start Data segment

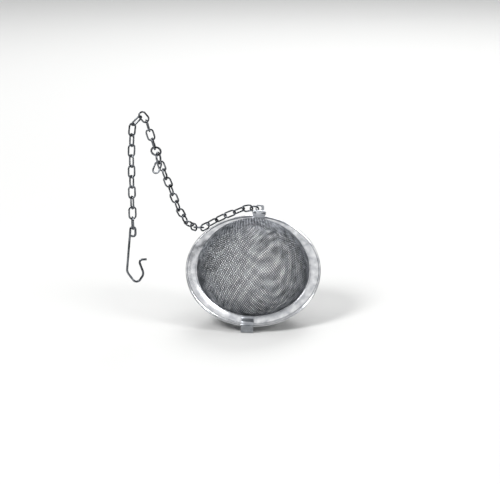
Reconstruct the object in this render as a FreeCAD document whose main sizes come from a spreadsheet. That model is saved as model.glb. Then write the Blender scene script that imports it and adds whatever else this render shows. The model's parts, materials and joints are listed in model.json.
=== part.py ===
import FreeCAD, Part
import math
import os
import Sketcher

# Mesh ball tea infuser: two woven-wire bowls with pressed rims, hinged at one
# edge and clipped at the other, on a chain that ends in a wire hook.
# Millimetres, +Z up. The origin is the point of the floor under the ball, and
# the chain is draped as it hangs over the rim of a glass 86 mm high.

Vector = FreeCAD.Vector
Rotation = FreeCAD.Rotation
Placement = FreeCAD.Placement

doc = FreeCAD.newDocument("tea_infuser")
sheet = doc.addObject("Spreadsheet::Sheet", "sizes")

# name, value (mm or degrees)
SIZES = [
    ("rim_radius", 27.5),
    ("bowl_radius", 23.0),
    ("bowl_depth", 19.5),
    ("mesh_thickness", 0.35),
    ("collar_thickness", 0.4),
    ("skirt_height", 2.0),
    ("collar_height", 0.9),
    ("sheet_thickness", 0.45),
    ("bead_radius", 0.45),
    ("rim_gap", 0.08),
    ("strip_thickness", 0.35),
    ("strip_level", 1.0),
    ("foot_gap", 0.3),
    ("hinge_width", 5.0),
    ("hinge_offset", 29.3),
    ("knuckle_radius", 1.2),
    ("knuckle_gap", 0.1),
    ("pin_radius", 0.5),
    ("pin_clearance", 0.05),
    ("pin_head", 0.8),
    ("lug_width", 3.8),
    ("lug_reach", 34.4),
    ("lug_hole", 1.1),
    ("lug_margin", 0.55),
    ("hole_shift", -0.35),
    ("clip_width", 5.0),
    ("clip_face", 28.05),
    ("clip_foot_gap", 0.4),
    ("clip_drop", 2.4),
    ("hump_start", 24.15),
    ("hump_near", 24.5),
    ("hump_far", 25.5),
    ("hump_end", 26.7),
    ("hump_top", 2.3),
    ("hump_lean", 0.28),
    ("tongue_gap", 0.1),
    ("chain_wire", 0.7),
    ("link_length", 5.6),
    ("link_width", 3.4),
    ("join_wire", 0.8),
    ("lower_join_size", 5.3),
    ("upper_join_size", 4.6),
    ("lug_ring_size", 4.2),
    ("hook_wire", 0.9),
    ("eye_radius", 1.0),
    ("eye_side", 1.7),
    ("eye_start", -118.0),
    ("shank_lean", 5.4),
    ("ring_shift", -0.35),
    ("play", 0.05),
    ("ball_tilt", 40.0),
    ("ball_turn", -5.0),
]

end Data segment

• [What you will do]: Repeat exactly, please, each line from the beginning of the data through the line with "import Sketcher" in it, and only those lines.

• [The solution]:
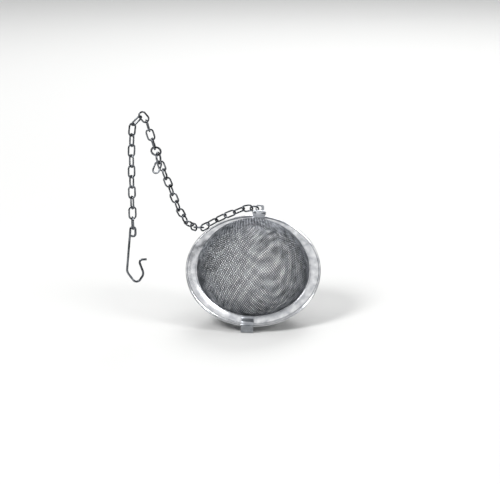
Reconstruct the object in this render as a FreeCAD document whose main sizes come from a spreadsheet. That model is saved as model.glb. Then write the Blender scene script that imports it and adds whatever else this render shows. The model's parts, materials and joints are listed in model.json.
=== part.py ===
import FreeCAD, Part
import math
import os
import Sketcher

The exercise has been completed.